Thermal reliability microvias

Staggered and stacked blind/buried microvias. In general, you should try to stack no more than 2 layers of microvias to prevent fracture at the base of the structure. The internal layers can then be connected with a standard buried via.

 

Use the Right Substrate and Solder Materials

Embrittlement in PCB substrate materials is a long-term thermal reliability problem that occurs during continuous exposure to high temperatures. Over time, outgassing and resin degradation cause the board to become brittle, where it can easily fracture. Conformal coatings can help with outgassing at lower temperatures, but the best choice is to use an alternative substrate material for boards running at high temperatures. Ceramics are ideal for these applications, although they carry their own fabrication difficulties.
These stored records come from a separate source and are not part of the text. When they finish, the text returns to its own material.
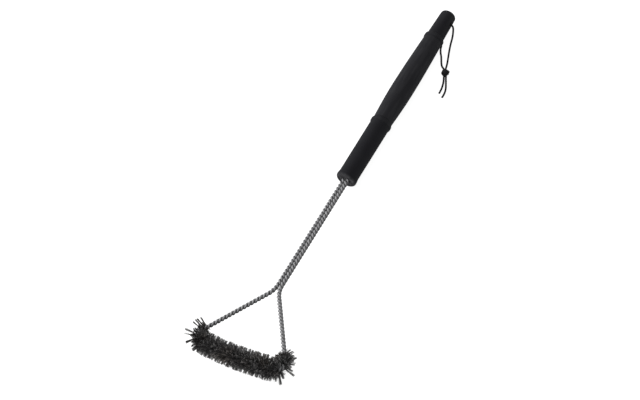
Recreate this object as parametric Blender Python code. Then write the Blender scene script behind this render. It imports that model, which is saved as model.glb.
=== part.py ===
"""Long-handled grill brush with a three-sided head, lying on a flat surface.

Two steel wires are twisted into a rope that runs from the handle down the shaft, round the head
and back up the shaft into the handle. The bristles are clamped between the two wires. A lace is
tied through the butt of the moulded handle.

Metres. +X runs along the handle to its butt, +Y along the head's bar and +Z up, with z = 0 the
surface that the brush lies on and the origin under the middle of its length.
"""

import math

import bmesh
import bpy
from mathutils import Matrix, Vector

# Driving dimensions
OVERALL_LENGTH = 0.533  # from the bar's outer bristle tips to the butt
HANDLE_LENGTH = 0.2745
HEAD_LENGTH = 0.104  # from the bar's outer bristle tips to the point where the arms meet
HEAD_HALF_WIDTH = 0.065  # from the brush's axis to where an arm's line meets the bar's
ROLL_RADIUS = 0.0138  # bristle tips, from the rope's axis
TWIST_PITCH = 0.0091
WIRE_RADIUS = 0.00110
LACE_DIAMETER = 0.0022
GAP = 0.0003  # between pieces that touch

# The rope of two wires
WIRE_ORBIT = 0.00130  # a wire's axis, from the rope's axis
ROPE_RADIUS = WIRE_ORBIT + WIRE_RADIUS
SHAFT_SPREAD = 0.0026  # a shaft rope's axis, from the brush's axis
TANG_LENGTH = 0.040  # rope inside the handle
FORK_BEND_RADIUS = 0.025
CORNER_BEND_RADIUS = 0.007
BAR_BEND_RADIUS = 0.5
BAR_BOW = 0.0052  # the bar's sharp middle, beyond the line through the head's corners
STEPS_PER_TURN = 6

# The handle, measured from its front face
LIP_RADIUS = 0.0126
LIP_ROUND = 0.0031
LIP_SLOPE_MIDDLE = 0.0065  # the slope behind the lip is halfway down to the neck
NECK_START = 0.010
NECK_RADIUS = 0.0119
NECK_END_RADIUS = 0.0122
FRONT_RING = 0.0884
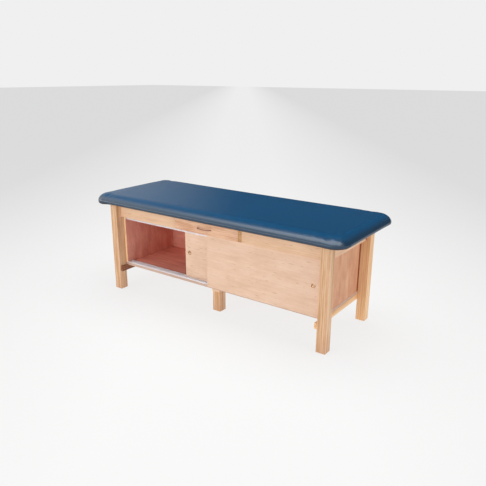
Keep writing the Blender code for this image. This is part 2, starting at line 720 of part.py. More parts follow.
def slide_profile(face_x, inward, half_height, reach):
    """Section (x, z) of a C-shaped slide member, its web on a face and its lips pointing inward."""
    web = face_x + inward * GAP
    web_inner = web + inward * SLIDE_SHEET
    tip = face_x + inward * reach
    low = SLIDE_CENTRE_Z - half_height
    high = SLIDE_CENTRE_Z + half_height
    lip_low = low + SLIDE_SHEET
    lip_high = high - SLIDE_SHEET
    return [(web, low), (tip, low), (tip, lip_low), (web_inner, lip_low),
            (web_inner, lip_high), (tip, lip_high), (tip, high), (web, high)]


def build_slides():
    """A fixed member on each rail and a moving one on each side of the drawer."""
    front = -LONG_APRON_INNER + 2 * GAP
    back = DRAWER_BOX_BACK_Y
    moving = []
    for name, rail_x, inward in (("left", RAIL_BEHIND_RIGHT, 1), ("right", POST_LEFT, -1)):
        profile_along("drawer_slide_fixed_" + name, "Y",
                      slide_profile(rail_x, inward, FIXED_SLIDE_HALF_HEIGHT, FIXED_SLIDE_REACH),
                      front, back, "steel")
        side_x = rail_x + inward * SLIDE_SPACE
        moving.append(profile_along(
            "drawer_slide_moving_" + name, "Y",
            slide_profile(side_x, -inward, MOVING_SLIDE_HALF_HEIGHT, MOVING_SLIDE_REACH),
            front, back, "steel"))
    return moving


def pull_curve():
    """The bow-shaped pull, from one foot on the drawer front to the other."""
    curve = bpy.data.curves.new("drawer_pull", "CURVE")
    curve.dimensions = "3D"
    curve.bevel_depth = PULL_RADIUS
    curve.bevel_resolution = 2
    curve.use_fill_caps = True
    spline = curve.splines.new("POLY")
    spline.points.add(PULL_POINTS - 1)
    for index, point in enumerate(spline.points):
        angle = math.pi * index / (PULL_POINTS - 1)
        across = math.copysign(abs(math.cos(angle)) ** PULL_SQUARENESS, math.cos(angle))
        out = max(math.sin(angle), 0.0) ** PULL_SQUARENESS
        point.co = (-PULL_HALF_SPAN * across, -PULL_PROJECTION * out, 0.0, 1.0)
    pull = bpy.data.objects.new("drawer_pull", curve)
    pull.location = (PULL_X, -LONG_APRON_OUTER - GAP, PULL_Z)
    PARTS.objects.link(pull)
    give_material(pull, "dark_bronze")
    return pull


def build_drawer():
    """Front, sides, back and bottom, with the pull and the screws that hold it."""
    left = RAIL_BEHIND_RIGHT + SLIDE_SPACE
    right = POST_LEFT - SLIDE_SPACE
    front_back = -LONG_APRON_INNER
    box_front = front_back + GAP
    side_bottom = DRAWER_BOX_BOTTOM + DRAWER_PLY + GAP
    front = box("drawer_front", (DRAWER_FRONT_LEFT, -LONG_APRON_OUTER, DRAWER_FRONT_BOTTOM),
                (DRAWER_FRONT_RIGHT, front_back, DRAWER_FRONT_TOP), "drawer_wood", BOARD_ROUND,
                ROUND_SEGMENTS)
    bottom = box("drawer_bottom", (left, box_front, DRAWER_BOX_BOTTOM),
                 (right, DRAWER_BOX_BACK_Y, DRAWER_BOX_BOTTOM + DRAWER_PLY), "inner_wood",
                 edge=0)
    sides = []
    for name, low in (("left", left), ("right", right - DRAWER_SIDE_THICKNESS)):
        sides.append(box("drawer_side_" + name, (low, box_front, side_bottom),
                         (low + DRAWER_SIDE_THICKNESS, DRAWER_BOX_BACK_Y, DRAWER_BOX_TOP),
                         "apron_wood"))
    inset = DRAWER_SIDE_THICKNESS + GAP
    back = box("drawer_back", (left + inset, DRAWER_BOX_BACK_Y - DRAWER_SIDE_THICKNESS,
                               side_bottom),
               (right - inset, DRAWER_BOX_BACK_Y, DRAWER_BOX_TOP), "apron_wood")
    pull = pull_curve()
    screws = [put_screw("drawer_pull_screw_" + name,
                        facing((PULL_X + sign * PULL_HALF_SPAN, front_back, PULL_Z), "+Y"),
                        APRON_THICKNESS, front) for name, sign in SIDES_X.items()]
    parts = [front, bottom, back, pull] + screws + sides + build_slides()
    middle = (DRAWER_FRONT_LEFT + DRAWER_FRONT_RIGHT) / 2
    ride_on(parent_empty("drawer_slide", (middle, front_back, SLIDE_CENTRE_Z)), parts)


# ---------------------------------------------------------------------------------------------
# Padded top
# ---------------------------------------------------------------------------------------------

def build_pad():
    """A plywood board with foam over and round it, in a vinyl cover that turns in underneath."""
    inner_bottom = PAD_BOTTOM + COVER_THICKNESS
    board_bottom = inner_bottom + GAP
    board_top = board_bottom + PAD_BOARD_THICKNESS
    board_x = PAD_HALF_LENGTH - PAD_BOARD_INSET
    board_y = PAD_HALF_WIDTH - PAD_BOARD_INSET

    cover = pad_form("pad_cover", 0.0, "blue_vinyl", PARTS)
    cut(cover, as_cutter(pad_form("cover_hollow", COVER_THICKNESS, "foam", CUTTERS)))
    open_x = PAD_HALF_LENGTH - COVER_TURN_UNDER
    open_y = PAD_HALF_WIDTH - COVER_TURN_UNDER
    cut(cover, box_cutter("cover_opening", (-open_x, -open_y, PAD_BOTTOM - CUTTER_OVERRUN),
                          (open_x, open_y, inner_bottom + CUTTER_OVERRUN)))

    foam = pad_form("pad_foam", COVER_THICKNESS + GAP, "foam", PARTS)
    cut(foam, as_cutter(slab("board_pocket", board_x + GAP, board_y + GAP,
                             PAD_BOTTOM - CUTTER_OVERRUN, board_top + GAP, PAD_BOARD_CORNER,
                             "foam", CUTTERS)))
    slab("pad_board", board_x, board_y, board_bottom, board_top, PAD_BOARD_CORNER, "inner_wood",
         PARTS)


def build_table():
    """Build every part of the table."""
    build_corner_legs()
    build_centre_support()
    build_glides()
    build_end_rails()
    build_aprons()
    build_drawer_rails()
    build_corner_blocks()
    build_cabinet()
    build_panel_cleats()
    build_tracks()
    build_front_door()
    build_rear_door()
    build_drawer()
    build_pad()


build_table()
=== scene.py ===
"""Looks of the wooden treatment table: an upholstered top, wood, metal and nylon finishes,
fasteners, a plain pale studio and the camera.  All values are in metres unless they say so.
"""

import json
import math
from collections import namedtuple

import bmesh
import bpy
import numpy as np
from mathutils import Matrix, Vector


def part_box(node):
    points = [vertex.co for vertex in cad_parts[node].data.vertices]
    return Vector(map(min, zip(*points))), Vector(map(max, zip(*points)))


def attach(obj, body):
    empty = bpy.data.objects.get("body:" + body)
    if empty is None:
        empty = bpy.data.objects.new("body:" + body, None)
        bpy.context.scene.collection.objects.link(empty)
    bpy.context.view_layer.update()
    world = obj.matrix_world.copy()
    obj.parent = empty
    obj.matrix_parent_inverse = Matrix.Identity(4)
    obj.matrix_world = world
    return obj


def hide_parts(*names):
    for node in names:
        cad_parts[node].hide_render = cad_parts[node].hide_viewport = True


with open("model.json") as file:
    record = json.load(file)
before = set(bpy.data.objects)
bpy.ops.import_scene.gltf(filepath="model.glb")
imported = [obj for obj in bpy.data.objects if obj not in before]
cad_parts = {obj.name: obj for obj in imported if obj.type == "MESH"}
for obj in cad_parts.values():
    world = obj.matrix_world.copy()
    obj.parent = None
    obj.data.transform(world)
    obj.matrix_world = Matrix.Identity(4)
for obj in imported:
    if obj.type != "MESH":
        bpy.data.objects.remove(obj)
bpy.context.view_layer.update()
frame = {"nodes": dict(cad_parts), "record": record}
NODES = frame["nodes"]

INCH = 0.0254

# Camera ---------------------------------------------------------------------------------------
CAMERA_PLACE = Vector((2.1566, -2.9085, 1.5846))
CAMERA_AZIMUTH = math.radians(35.753)
CAMERA_ELEVATION = math.radians(18.13)
CAMERA_ROLL = math.radians(0.217)
CAMERA_SENSOR = 36.0                        # mm
CAMERA_LENS = 39.782                        # mm
CAMERA_SHIFT = (0.00451, 0.01514)

# Upholstery -----------------------------------------------------------------------------------
PAD_LOW, PAD_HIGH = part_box("pad_cover")
PAD_HALF_LENGTH = PAD_HIGH.x
PAD_HALF_WIDTH = PAD_HIGH.y
PAD_BOTTOM = PAD_LOW.z
PAD_TOP = PAD_HIGH.z
PAD_WIDEST = 27.25 * INCH
PAD_CORNER = 4.3 * INCH
PAD_TOP_ROLL = 3.2 * INCH
PAD_BOTTOM_ROLL = 2.4 * INCH
PAD_SWELL = 0.004                           # the start form lies this far inside the final one
PAD_VOXEL = 0.008
PAD_PRESSURE = 4.0
PAD_CAP = 0.005                             # the most that a point may move in the simulation
PAD_FRAMES = 20
PAD_STIFFNESS = 40.0
PAD_BENDING = 2.0
PAD_CORNER_STEPS = 24
PAD_ROLL_STEPS = 12
VINYL_TURN_UNDER = 4.0 * INCH
VINYL_THICKNESS = 0.0012
PLEATS_PER_CORNER = 5
PLEAT_DEPTH = 0.0022
PLEAT_WIDTH = 0.010
CORNER_SAG = {(-1, -1): 0.022, (-1, 1): 0.012, (1, -1): 0.006, (1, 1): 0.006}
SAG_RISE = 0.010                            # how far above the widest line it starts
SAG_CLEARANCE = 0.020                       # it is full this far outside a leg
SAG_REACH = 0.20                            # from a corner of the pad
SAG_FALL_OFF = 1.5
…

Solder materials can also have long-term reliability problems due to thermal cycling. When brought up to high temperature, stress can concentrate at the ends of solder balls, leading to fatigue and failure. Diffusion of different elements in the alloy can also cause depletion in certain regions of the solder, leading to reduced mechanical strength and eventual fatigue failure.

Some other important substrate material parameters to consider are:

  • Substrate CTE values: The z-axis CTE value of FR4 substrates is much larger than that of copper; consider an alternative material with a CTE value that is closer to that of copper.

  • High-Tg substrate materials: The CTE value can be kept lower over a broader temperature range when the Tg value is larger.

  • High thermal conductivity: Using a high thermal conductivity PCB substrate (e.g., metal-core) will help heat move away from components and other sources quickly, giving a lower equilibrium temperature.

These parameters in mind will help ensure your circuit designs will be vastly more thermally reliable. Always utilize safe thermal design practices within your electronics design.